REQUEST> All of the data below must be repeated exactly.

INFORMATION SUPPLIED>
--- START ---

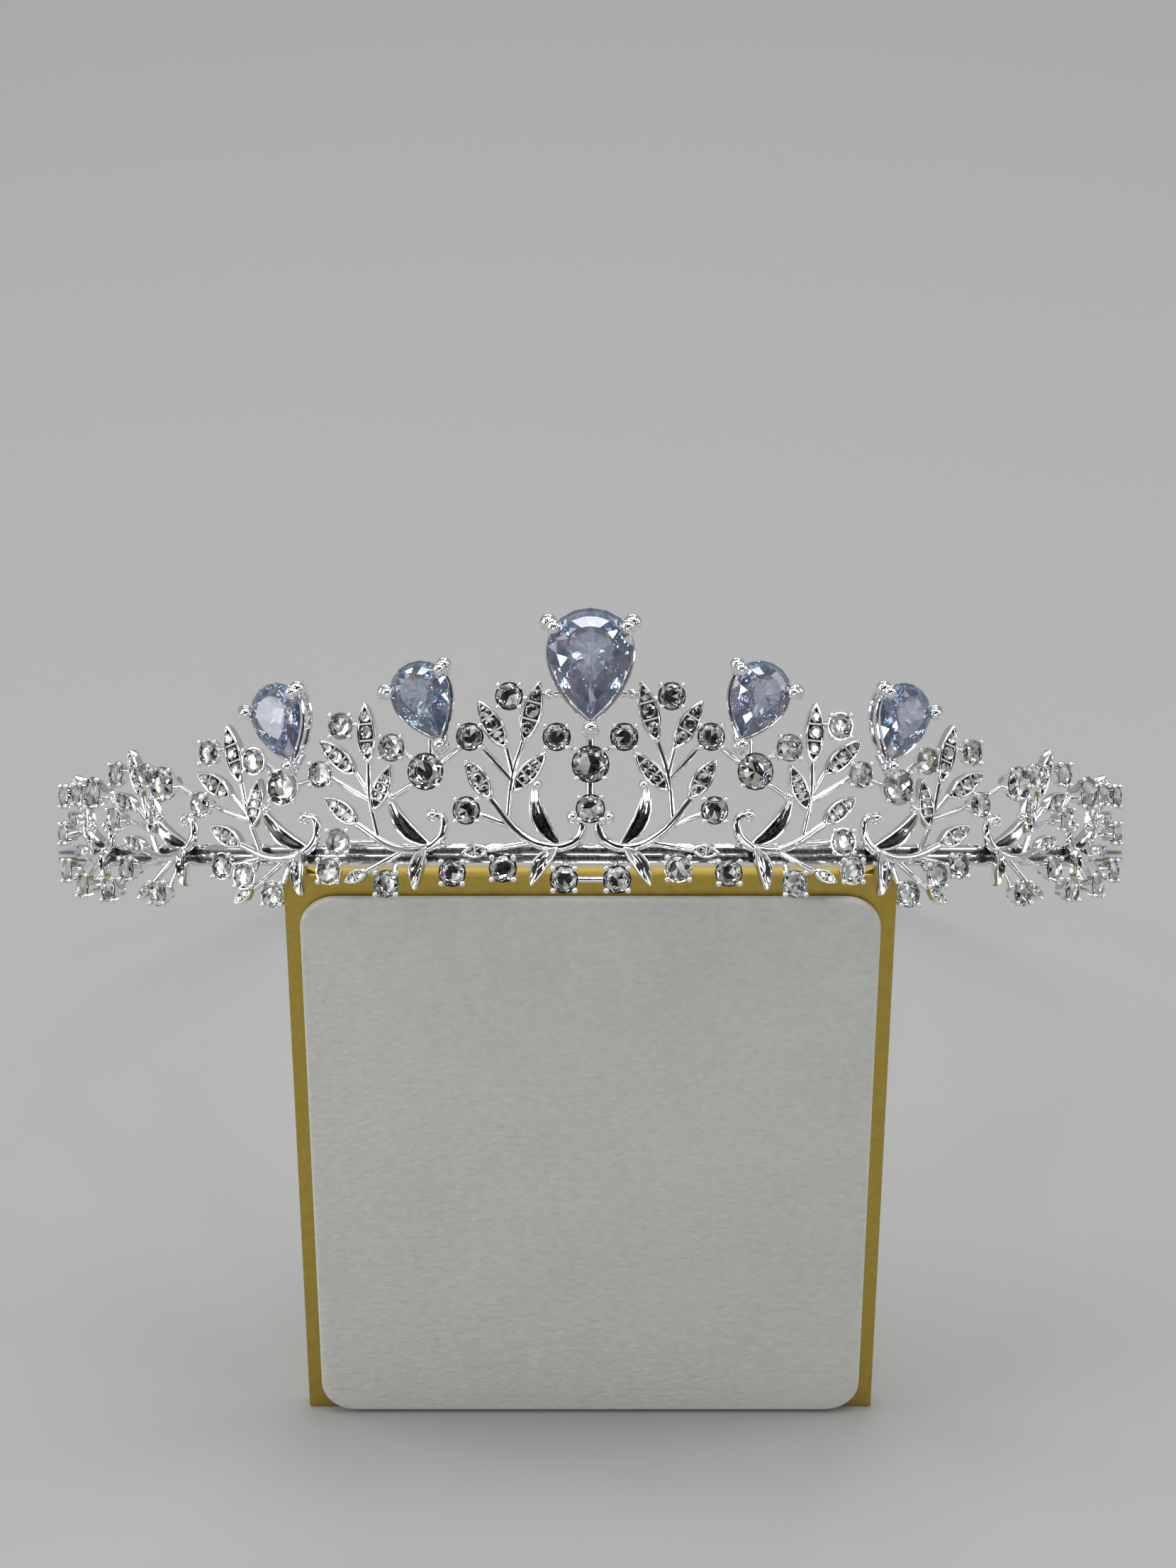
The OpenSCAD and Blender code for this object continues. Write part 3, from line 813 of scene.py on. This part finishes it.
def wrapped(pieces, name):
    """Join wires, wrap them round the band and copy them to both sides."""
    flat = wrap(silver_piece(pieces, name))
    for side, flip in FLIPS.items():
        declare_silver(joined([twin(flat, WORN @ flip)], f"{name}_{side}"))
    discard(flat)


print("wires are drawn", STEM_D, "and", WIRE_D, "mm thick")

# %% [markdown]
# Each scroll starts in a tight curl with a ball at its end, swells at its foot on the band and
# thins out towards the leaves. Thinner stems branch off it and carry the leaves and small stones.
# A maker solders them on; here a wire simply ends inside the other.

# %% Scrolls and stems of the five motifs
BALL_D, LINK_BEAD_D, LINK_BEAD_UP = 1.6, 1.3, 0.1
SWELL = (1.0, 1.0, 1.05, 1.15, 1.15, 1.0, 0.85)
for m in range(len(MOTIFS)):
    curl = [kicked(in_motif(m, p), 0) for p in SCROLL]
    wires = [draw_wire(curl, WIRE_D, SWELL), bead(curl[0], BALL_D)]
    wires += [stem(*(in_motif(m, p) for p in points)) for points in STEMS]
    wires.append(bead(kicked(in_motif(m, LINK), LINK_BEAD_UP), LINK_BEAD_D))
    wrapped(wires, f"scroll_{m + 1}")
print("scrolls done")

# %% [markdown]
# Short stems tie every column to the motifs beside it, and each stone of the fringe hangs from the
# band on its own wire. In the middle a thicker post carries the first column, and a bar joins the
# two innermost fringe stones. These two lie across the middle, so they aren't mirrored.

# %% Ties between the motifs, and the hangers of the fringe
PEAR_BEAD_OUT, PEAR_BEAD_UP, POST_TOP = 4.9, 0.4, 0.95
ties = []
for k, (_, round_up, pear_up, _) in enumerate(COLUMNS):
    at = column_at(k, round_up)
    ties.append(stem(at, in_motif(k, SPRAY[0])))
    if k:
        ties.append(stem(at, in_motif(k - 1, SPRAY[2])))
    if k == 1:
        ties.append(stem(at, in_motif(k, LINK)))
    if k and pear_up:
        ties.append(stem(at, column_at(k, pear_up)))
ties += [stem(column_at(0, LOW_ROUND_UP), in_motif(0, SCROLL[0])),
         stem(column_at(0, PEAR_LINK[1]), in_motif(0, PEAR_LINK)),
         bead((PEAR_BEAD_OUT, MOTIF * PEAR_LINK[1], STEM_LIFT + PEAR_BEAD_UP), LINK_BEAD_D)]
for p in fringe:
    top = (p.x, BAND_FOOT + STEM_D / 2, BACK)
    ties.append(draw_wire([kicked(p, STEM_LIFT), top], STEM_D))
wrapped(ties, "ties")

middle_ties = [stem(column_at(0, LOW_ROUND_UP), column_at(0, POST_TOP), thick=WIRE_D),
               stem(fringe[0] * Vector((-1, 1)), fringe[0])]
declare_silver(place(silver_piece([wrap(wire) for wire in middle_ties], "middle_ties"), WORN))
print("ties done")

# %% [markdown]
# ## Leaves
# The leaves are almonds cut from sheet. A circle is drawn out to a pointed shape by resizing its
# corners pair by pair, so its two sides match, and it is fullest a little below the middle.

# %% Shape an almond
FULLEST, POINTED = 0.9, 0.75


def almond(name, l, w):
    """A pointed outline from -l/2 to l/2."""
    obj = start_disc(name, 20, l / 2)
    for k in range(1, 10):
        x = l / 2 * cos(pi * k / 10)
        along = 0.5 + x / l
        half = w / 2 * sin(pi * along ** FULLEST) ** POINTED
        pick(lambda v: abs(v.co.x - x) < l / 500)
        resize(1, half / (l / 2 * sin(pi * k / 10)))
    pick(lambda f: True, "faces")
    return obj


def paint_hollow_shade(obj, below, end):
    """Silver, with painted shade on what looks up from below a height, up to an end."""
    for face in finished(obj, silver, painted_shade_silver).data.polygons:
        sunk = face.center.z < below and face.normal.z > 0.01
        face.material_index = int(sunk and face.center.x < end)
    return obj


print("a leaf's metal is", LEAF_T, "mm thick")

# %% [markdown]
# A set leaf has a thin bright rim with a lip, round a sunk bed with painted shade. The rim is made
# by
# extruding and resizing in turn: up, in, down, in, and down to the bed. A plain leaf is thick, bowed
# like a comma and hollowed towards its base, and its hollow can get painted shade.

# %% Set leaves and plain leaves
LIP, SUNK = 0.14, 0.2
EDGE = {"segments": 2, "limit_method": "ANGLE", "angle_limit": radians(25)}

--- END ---

SOLUTION FOR THIS EXERCISE>
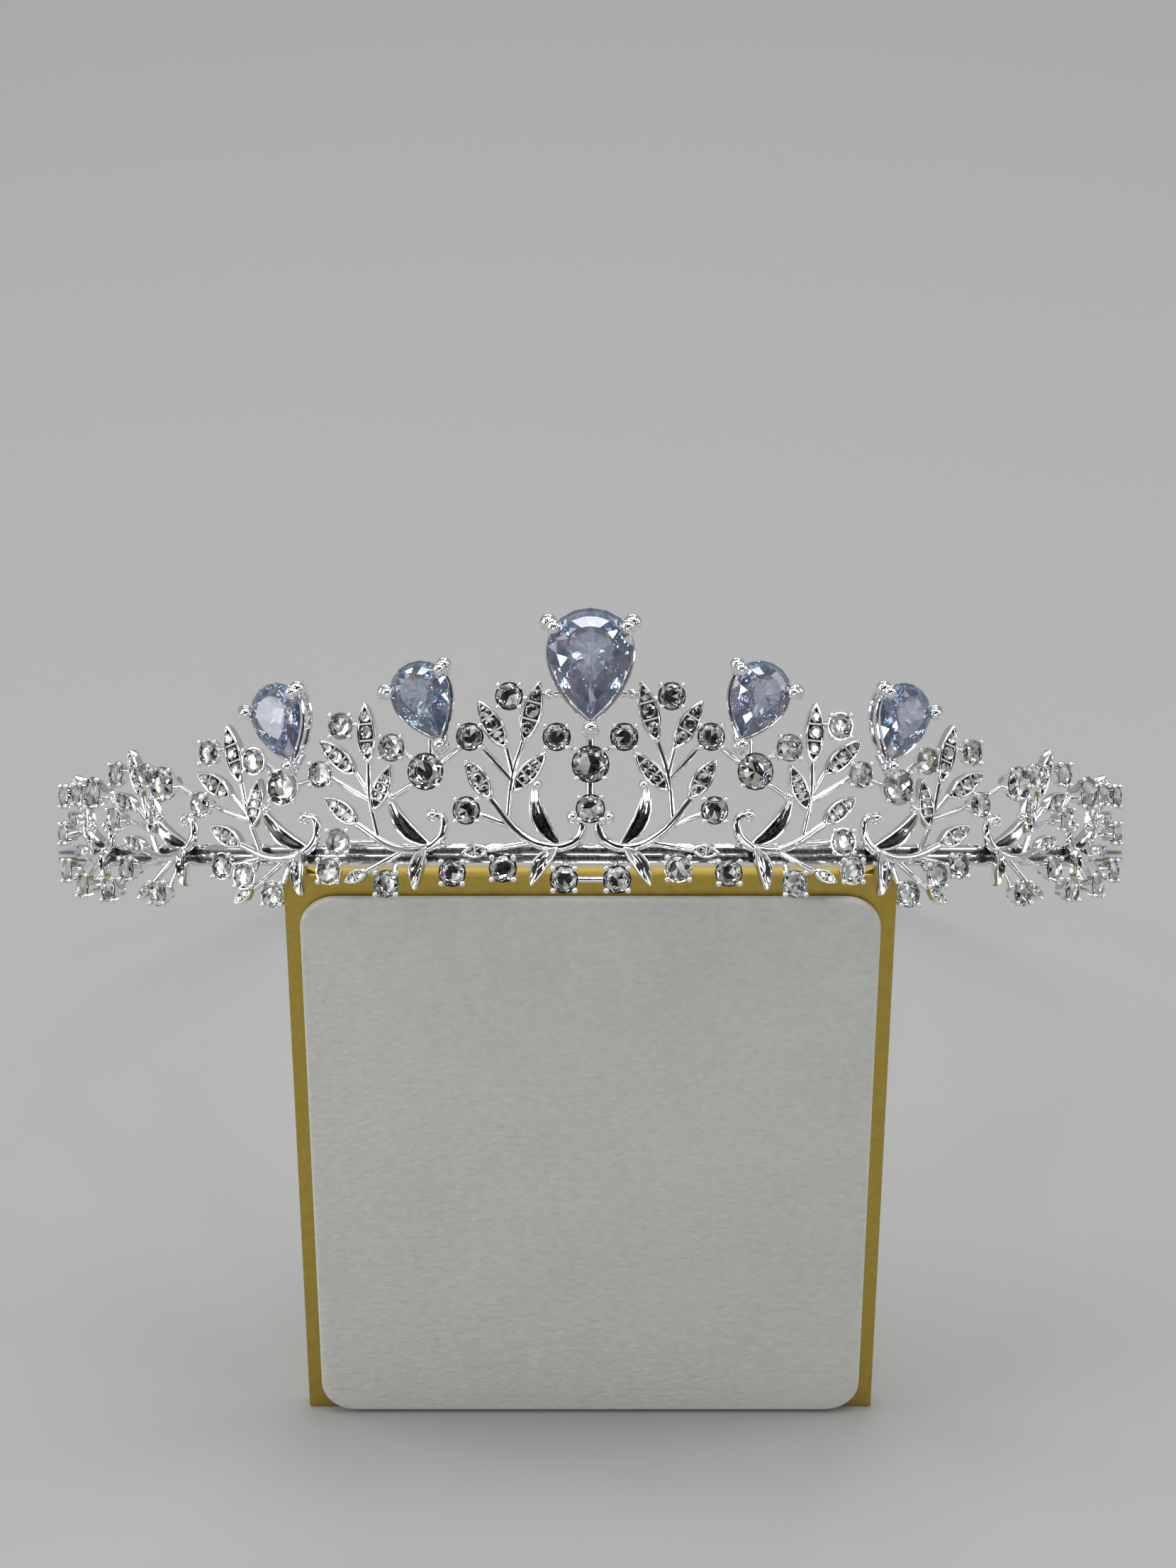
The OpenSCAD and Blender code for this object continues. Write part 3, from line 813 of scene.py on. This part finishes it.
def wrapped(pieces, name):
    """Join wires, wrap them round the band and copy them to both sides."""
    flat = wrap(silver_piece(pieces, name))
    for side, flip in FLIPS.items():
        declare_silver(joined([twin(flat, WORN @ flip)], f"{name}_{side}"))
    discard(flat)


print("wires are drawn", STEM_D, "and", WIRE_D, "mm thick")

# %% [markdown]
# Each scroll starts in a tight curl with a ball at its end, swells at its foot on the band and
# thins out towards the leaves. Thinner stems branch off it and carry the leaves and small stones.
# A maker solders them on; here a wire simply ends inside the other.

# %% Scrolls and stems of the five motifs
BALL_D, LINK_BEAD_D, LINK_BEAD_UP = 1.6, 1.3, 0.1
SWELL = (1.0, 1.0, 1.05, 1.15, 1.15, 1.0, 0.85)
for m in range(len(MOTIFS)):
    curl = [kicked(in_motif(m, p), 0) for p in SCROLL]
    wires = [draw_wire(curl, WIRE_D, SWELL), bead(curl[0], BALL_D)]
    wires += [stem(*(in_motif(m, p) for p in points)) for points in STEMS]
    wires.append(bead(kicked(in_motif(m, LINK), LINK_BEAD_UP), LINK_BEAD_D))
    wrapped(wires, f"scroll_{m + 1}")
print("scrolls done")

# %% [markdown]
# Short stems tie every column to the motifs beside it, and each stone of the fringe hangs from the
# band on its own wire. In the middle a thicker post carries the first column, and a bar joins the
# two innermost fringe stones. These two lie across the middle, so they aren't mirrored.

# %% Ties between the motifs, and the hangers of the fringe
PEAR_BEAD_OUT, PEAR_BEAD_UP, POST_TOP = 4.9, 0.4, 0.95
ties = []
for k, (_, round_up, pear_up, _) in enumerate(COLUMNS):
    at = column_at(k, round_up)
    ties.append(stem(at, in_motif(k, SPRAY[0])))
    if k:
        ties.append(stem(at, in_motif(k - 1, SPRAY[2])))
    if k == 1:
        ties.append(stem(at, in_motif(k, LINK)))
    if k and pear_up:
        ties.append(stem(at, column_at(k, pear_up)))
ties += [stem(column_at(0, LOW_ROUND_UP), in_motif(0, SCROLL[0])),
         stem(column_at(0, PEAR_LINK[1]), in_motif(0, PEAR_LINK)),
         bead((PEAR_BEAD_OUT, MOTIF * PEAR_LINK[1], STEM_LIFT + PEAR_BEAD_UP), LINK_BEAD_D)]
for p in fringe:
    top = (p.x, BAND_FOOT + STEM_D / 2, BACK)
    ties.append(draw_wire([kicked(p, STEM_LIFT), top], STEM_D))
wrapped(ties, "ties")

middle_ties = [stem(column_at(0, LOW_ROUND_UP), column_at(0, POST_TOP), thick=WIRE_D),
               stem(fringe[0] * Vector((-1, 1)), fringe[0])]
declare_silver(place(silver_piece([wrap(wire) for wire in middle_ties], "middle_ties"), WORN))
print("ties done")

# %% [markdown]
# ## Leaves
# The leaves are almonds cut from sheet. A circle is drawn out to a pointed shape by resizing its
# corners pair by pair, so its two sides match, and it is fullest a little below the middle.

# %% Shape an almond
FULLEST, POINTED = 0.9, 0.75


def almond(name, l, w):
    """A pointed outline from -l/2 to l/2."""
    obj = start_disc(name, 20, l / 2)
    for k in range(1, 10):
        x = l / 2 * cos(pi * k / 10)
        along = 0.5 + x / l
        half = w / 2 * sin(pi * along ** FULLEST) ** POINTED
        pick(lambda v: abs(v.co.x - x) < l / 500)
        resize(1, half / (l / 2 * sin(pi * k / 10)))
    pick(lambda f: True, "faces")
    return obj


def paint_hollow_shade(obj, below, end):
    """Silver, with painted shade on what looks up from below a height, up to an end."""
    for face in finished(obj, silver, painted_shade_silver).data.polygons:
        sunk = face.center.z < below and face.normal.z > 0.01
        face.material_index = int(sunk and face.center.x < end)
    return obj


print("a leaf's metal is", LEAF_T, "mm thick")

# %% [markdown]
# A set leaf has a thin bright rim with a lip, round a sunk bed with painted shade. The rim is made
# by
# extruding and resizing in turn: up, in, down, in, and down to the bed. A plain leaf is thick, bowed
# like a comma and hollowed towards its base, and its hollow can get painted shade.

# %% Set leaves and plain leaves
LIP, SUNK = 0.14, 0.2
EDGE = {"segments": 2, "limit_method": "ANGLE", "angle_limit": radians(25)}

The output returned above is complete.